Exactly the lines from the one with "Write the Blender Python" to the one with "import math", both included, are to be printed again; leave out the rest.

Rows from a 3D modeling dataset:
————————

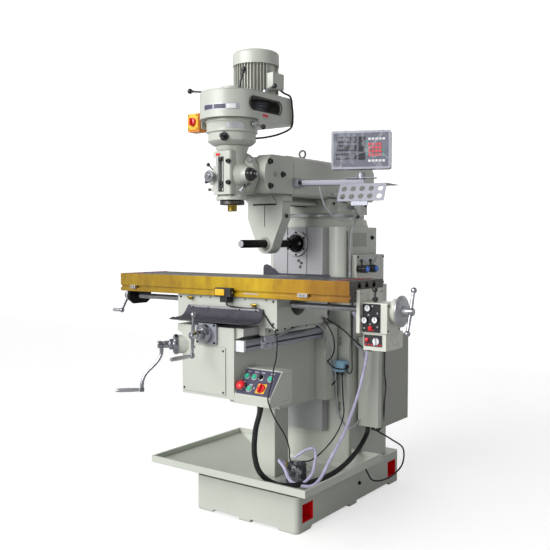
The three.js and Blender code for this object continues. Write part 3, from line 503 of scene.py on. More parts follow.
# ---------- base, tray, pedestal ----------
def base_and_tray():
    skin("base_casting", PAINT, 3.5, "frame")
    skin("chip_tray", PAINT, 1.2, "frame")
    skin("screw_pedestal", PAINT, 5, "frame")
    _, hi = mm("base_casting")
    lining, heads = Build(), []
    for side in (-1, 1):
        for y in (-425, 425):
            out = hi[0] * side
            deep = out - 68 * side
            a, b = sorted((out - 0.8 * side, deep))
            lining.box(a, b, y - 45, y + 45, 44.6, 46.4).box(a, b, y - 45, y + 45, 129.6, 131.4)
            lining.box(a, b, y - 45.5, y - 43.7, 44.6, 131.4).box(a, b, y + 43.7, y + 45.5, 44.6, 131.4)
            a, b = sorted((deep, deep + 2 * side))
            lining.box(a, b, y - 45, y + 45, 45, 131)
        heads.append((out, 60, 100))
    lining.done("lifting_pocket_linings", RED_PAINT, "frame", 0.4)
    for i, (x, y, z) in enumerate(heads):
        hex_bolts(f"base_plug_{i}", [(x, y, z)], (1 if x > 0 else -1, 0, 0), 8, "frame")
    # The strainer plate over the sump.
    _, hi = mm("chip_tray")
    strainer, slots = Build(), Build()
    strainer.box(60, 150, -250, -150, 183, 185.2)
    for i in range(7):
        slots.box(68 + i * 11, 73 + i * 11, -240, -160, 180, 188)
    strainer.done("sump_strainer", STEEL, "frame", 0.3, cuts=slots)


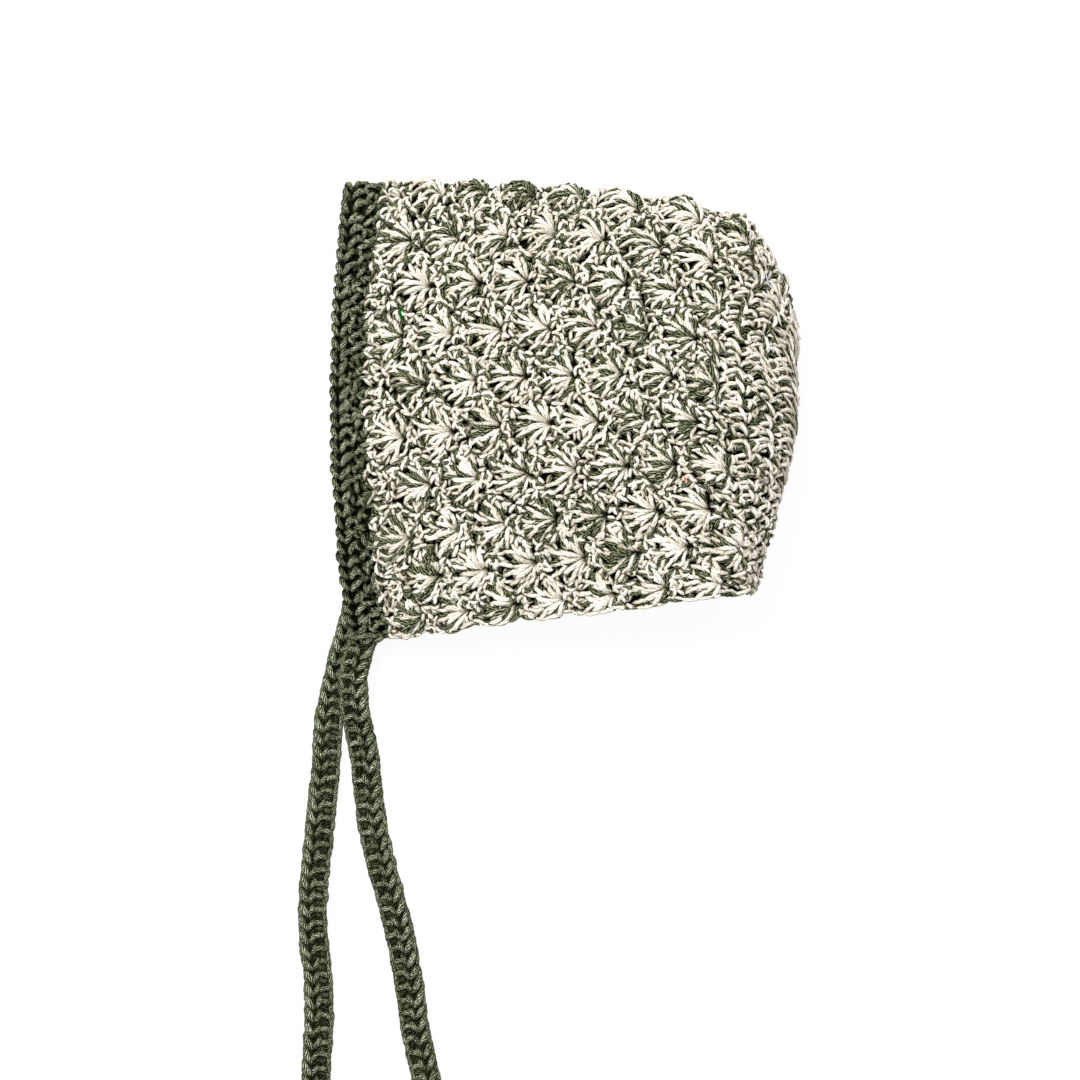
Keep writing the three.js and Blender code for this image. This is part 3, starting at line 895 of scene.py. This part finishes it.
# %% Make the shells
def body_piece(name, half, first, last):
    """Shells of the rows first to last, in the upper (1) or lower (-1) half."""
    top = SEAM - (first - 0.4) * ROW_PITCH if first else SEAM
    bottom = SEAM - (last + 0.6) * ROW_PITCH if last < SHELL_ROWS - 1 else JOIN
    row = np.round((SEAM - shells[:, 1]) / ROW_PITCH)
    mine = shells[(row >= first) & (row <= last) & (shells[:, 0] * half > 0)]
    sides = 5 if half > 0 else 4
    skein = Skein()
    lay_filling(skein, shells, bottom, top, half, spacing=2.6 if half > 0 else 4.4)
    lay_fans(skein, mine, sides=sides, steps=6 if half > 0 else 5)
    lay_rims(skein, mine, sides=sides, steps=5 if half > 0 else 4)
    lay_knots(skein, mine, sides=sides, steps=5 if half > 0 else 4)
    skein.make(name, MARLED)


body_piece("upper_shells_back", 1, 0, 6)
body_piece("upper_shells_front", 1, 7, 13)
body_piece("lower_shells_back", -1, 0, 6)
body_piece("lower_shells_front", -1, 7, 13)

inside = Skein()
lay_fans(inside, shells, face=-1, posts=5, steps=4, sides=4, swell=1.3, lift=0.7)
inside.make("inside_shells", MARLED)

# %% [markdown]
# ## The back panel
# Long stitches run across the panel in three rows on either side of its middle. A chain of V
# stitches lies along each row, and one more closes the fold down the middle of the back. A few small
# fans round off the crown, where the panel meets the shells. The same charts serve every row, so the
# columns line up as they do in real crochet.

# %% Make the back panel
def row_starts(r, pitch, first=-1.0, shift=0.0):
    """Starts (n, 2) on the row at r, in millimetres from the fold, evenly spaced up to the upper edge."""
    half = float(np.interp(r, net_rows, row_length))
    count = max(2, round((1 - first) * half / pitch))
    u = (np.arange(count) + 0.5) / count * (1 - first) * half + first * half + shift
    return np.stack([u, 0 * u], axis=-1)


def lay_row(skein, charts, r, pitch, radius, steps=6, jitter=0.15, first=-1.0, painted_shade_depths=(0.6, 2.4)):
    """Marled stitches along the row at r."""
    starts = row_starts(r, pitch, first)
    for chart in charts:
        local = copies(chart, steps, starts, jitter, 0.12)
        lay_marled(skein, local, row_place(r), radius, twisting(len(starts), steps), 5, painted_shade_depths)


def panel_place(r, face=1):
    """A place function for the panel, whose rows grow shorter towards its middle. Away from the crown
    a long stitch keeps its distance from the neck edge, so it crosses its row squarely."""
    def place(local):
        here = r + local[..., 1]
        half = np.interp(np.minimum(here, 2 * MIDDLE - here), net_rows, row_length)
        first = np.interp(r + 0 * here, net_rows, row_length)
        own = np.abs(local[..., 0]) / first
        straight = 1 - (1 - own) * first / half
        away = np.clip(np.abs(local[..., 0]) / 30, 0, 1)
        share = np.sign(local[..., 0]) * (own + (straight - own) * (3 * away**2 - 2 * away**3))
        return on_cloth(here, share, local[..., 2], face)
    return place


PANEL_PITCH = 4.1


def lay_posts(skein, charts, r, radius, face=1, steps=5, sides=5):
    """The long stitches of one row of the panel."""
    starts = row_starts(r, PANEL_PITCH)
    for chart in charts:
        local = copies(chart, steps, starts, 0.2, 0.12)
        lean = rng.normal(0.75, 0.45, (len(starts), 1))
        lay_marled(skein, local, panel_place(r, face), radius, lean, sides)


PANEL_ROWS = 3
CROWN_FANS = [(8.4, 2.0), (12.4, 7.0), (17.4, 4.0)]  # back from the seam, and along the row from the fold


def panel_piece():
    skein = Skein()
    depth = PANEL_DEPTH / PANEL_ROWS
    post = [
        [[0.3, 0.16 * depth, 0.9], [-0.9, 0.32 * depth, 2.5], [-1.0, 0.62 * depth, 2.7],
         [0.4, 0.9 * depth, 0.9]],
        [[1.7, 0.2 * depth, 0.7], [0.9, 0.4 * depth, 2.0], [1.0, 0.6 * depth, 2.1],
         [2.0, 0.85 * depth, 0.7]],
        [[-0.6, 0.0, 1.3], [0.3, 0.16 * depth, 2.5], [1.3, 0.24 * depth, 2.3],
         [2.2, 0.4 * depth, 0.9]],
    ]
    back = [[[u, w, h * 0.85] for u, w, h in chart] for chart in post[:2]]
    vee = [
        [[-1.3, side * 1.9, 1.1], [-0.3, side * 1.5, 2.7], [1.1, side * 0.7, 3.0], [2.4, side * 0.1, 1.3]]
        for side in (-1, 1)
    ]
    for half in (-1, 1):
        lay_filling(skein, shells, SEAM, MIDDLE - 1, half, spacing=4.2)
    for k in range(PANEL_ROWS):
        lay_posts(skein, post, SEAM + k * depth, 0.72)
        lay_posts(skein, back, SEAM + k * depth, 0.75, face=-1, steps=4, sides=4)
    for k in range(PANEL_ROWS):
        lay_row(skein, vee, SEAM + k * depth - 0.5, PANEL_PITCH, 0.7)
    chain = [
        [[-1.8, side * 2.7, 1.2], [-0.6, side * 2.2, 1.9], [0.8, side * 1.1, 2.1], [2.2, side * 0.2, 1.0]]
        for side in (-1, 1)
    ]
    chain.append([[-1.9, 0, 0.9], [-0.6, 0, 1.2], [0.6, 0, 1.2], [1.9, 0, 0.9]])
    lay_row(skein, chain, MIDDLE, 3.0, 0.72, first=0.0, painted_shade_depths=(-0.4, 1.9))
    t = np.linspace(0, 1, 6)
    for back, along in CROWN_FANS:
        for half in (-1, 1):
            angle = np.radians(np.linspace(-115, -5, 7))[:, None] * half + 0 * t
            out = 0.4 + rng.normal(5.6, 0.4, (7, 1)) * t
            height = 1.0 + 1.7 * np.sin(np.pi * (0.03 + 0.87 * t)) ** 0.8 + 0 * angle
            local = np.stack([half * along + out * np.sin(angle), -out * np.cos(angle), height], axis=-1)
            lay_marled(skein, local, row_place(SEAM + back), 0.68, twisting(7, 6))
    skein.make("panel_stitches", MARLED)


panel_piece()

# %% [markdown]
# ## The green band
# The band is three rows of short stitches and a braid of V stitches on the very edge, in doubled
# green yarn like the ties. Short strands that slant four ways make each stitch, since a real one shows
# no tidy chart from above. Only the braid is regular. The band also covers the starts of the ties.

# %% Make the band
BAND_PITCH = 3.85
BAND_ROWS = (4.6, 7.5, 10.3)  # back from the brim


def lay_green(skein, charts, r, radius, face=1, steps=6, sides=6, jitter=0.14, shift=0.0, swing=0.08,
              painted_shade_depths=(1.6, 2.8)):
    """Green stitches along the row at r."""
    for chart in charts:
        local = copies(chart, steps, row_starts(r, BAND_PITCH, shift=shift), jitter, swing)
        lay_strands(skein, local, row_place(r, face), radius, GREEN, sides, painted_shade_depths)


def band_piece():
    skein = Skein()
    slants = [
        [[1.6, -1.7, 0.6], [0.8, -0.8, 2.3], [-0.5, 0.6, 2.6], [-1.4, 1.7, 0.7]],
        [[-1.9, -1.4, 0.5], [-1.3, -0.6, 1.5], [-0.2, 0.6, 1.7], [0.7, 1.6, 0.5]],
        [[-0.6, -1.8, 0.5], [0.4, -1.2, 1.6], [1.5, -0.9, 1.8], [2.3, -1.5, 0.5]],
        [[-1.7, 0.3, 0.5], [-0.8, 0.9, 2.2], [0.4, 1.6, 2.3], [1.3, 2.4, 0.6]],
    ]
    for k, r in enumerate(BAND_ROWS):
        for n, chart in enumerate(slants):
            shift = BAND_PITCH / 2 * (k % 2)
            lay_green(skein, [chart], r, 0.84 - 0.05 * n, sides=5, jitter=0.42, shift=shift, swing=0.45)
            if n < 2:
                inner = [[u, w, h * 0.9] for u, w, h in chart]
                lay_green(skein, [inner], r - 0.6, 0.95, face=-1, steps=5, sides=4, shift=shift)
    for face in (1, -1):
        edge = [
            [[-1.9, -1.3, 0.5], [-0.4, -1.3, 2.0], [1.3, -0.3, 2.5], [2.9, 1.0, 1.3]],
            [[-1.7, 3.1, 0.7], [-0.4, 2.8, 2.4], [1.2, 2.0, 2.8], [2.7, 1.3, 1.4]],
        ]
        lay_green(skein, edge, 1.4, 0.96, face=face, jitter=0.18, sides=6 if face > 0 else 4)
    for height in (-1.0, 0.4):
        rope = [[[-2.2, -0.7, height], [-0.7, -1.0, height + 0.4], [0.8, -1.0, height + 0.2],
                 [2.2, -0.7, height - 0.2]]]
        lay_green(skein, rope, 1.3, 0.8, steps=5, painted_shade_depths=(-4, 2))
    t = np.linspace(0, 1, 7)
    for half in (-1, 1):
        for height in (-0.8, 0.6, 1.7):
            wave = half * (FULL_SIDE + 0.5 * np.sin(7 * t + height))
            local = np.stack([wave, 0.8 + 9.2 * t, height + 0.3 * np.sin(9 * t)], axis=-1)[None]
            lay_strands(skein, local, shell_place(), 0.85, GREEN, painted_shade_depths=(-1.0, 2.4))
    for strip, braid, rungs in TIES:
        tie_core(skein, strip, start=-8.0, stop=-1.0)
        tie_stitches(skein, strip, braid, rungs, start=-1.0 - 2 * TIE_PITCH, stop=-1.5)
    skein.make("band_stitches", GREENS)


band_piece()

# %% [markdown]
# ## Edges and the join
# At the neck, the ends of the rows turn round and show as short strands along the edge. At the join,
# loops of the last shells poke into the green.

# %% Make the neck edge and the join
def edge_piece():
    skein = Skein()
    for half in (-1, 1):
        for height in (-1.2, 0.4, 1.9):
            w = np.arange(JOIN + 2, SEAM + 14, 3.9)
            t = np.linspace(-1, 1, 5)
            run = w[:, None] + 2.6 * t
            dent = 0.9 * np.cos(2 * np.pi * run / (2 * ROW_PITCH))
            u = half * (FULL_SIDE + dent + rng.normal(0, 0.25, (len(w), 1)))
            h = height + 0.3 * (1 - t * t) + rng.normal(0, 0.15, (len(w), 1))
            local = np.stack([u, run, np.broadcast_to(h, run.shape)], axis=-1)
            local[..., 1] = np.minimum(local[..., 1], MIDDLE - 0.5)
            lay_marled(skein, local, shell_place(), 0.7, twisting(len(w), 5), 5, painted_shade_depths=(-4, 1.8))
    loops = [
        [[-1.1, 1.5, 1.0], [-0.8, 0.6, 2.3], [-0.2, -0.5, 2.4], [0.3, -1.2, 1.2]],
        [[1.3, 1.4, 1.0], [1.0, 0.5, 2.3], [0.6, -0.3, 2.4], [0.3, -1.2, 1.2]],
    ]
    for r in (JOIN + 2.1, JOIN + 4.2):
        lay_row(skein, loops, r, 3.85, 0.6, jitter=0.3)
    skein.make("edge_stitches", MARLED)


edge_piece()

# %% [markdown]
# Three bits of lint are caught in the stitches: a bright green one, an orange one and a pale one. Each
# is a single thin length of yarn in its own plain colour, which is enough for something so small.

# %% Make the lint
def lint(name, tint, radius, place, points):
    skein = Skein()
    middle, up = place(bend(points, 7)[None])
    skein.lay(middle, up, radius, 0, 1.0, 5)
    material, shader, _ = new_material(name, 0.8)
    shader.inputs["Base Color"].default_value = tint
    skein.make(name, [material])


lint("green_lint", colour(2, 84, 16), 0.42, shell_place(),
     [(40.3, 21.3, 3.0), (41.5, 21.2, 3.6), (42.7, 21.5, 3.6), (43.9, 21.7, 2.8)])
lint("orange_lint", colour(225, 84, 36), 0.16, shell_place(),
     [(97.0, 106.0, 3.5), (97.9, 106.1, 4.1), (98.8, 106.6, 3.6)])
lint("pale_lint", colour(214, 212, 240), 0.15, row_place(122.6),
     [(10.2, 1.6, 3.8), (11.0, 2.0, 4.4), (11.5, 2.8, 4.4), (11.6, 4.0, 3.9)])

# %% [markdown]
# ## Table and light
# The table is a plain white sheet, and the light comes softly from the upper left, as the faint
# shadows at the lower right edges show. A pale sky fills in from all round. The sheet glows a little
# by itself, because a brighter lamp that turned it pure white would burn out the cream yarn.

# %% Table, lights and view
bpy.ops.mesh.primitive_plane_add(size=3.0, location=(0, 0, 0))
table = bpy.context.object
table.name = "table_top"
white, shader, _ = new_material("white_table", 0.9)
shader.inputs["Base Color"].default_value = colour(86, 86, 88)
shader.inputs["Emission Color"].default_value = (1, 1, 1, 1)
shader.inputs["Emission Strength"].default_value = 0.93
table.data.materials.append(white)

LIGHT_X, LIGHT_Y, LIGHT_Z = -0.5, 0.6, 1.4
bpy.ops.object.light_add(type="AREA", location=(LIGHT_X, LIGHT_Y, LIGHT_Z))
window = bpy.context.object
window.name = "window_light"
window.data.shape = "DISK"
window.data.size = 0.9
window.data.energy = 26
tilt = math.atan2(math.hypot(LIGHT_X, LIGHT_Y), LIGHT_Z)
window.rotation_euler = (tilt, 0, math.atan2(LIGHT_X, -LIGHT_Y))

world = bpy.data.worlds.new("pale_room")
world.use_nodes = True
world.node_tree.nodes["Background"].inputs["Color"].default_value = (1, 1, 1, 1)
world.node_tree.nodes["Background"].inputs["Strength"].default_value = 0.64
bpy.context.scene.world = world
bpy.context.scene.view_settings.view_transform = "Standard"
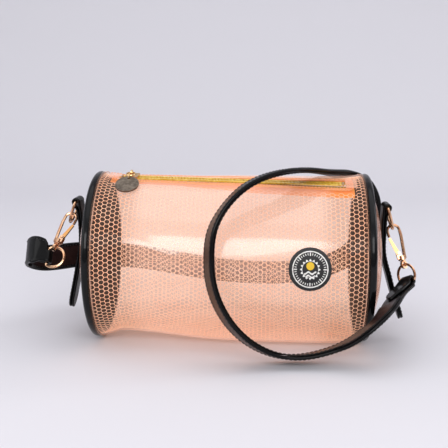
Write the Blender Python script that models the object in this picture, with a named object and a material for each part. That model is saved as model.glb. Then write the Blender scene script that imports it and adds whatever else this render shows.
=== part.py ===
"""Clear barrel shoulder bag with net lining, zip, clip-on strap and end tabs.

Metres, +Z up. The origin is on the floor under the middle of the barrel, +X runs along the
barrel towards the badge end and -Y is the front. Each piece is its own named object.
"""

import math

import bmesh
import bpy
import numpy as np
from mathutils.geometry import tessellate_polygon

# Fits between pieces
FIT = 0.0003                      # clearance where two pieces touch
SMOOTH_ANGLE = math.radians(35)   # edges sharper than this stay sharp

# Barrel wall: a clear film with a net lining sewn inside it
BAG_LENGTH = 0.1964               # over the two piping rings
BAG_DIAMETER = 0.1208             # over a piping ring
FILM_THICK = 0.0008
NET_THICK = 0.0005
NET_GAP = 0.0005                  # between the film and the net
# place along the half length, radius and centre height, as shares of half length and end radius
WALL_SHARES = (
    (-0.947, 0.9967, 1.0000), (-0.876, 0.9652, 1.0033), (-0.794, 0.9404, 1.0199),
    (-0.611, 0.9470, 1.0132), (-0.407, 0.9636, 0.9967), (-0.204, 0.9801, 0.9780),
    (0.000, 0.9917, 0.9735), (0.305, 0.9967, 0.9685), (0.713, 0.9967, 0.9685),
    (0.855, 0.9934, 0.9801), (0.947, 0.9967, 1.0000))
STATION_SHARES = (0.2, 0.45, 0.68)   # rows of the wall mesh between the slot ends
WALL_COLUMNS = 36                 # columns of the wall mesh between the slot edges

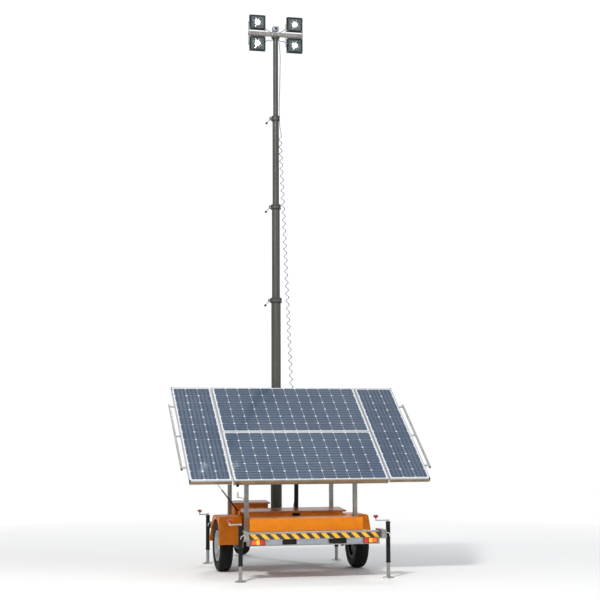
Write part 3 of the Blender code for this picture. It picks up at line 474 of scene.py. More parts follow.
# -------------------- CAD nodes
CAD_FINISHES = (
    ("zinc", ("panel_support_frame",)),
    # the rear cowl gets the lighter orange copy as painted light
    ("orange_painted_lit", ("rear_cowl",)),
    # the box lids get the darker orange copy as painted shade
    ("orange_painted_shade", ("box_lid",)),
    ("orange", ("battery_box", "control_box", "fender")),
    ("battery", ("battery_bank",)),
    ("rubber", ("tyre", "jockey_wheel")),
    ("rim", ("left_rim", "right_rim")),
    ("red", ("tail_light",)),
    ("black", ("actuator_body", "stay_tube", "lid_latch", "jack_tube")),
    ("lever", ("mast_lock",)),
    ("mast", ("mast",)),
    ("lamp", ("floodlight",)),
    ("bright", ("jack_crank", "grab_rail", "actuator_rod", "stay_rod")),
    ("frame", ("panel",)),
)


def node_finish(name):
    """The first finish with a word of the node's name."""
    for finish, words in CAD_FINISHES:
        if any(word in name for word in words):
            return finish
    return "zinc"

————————

Full solution:
Write the Blender Python script that models the object in this picture, with a named object and a material for each part. That model is saved as model.glb. Then write the Blender scene script that imports it and adds whatever else this render shows.
=== part.py ===
"""Clear barrel shoulder bag with net lining, zip, clip-on strap and end tabs.

Metres, +Z up. The origin is on the floor under the middle of the barrel, +X runs along the
barrel towards the badge end and -Y is the front. Each piece is its own named object.
"""

import math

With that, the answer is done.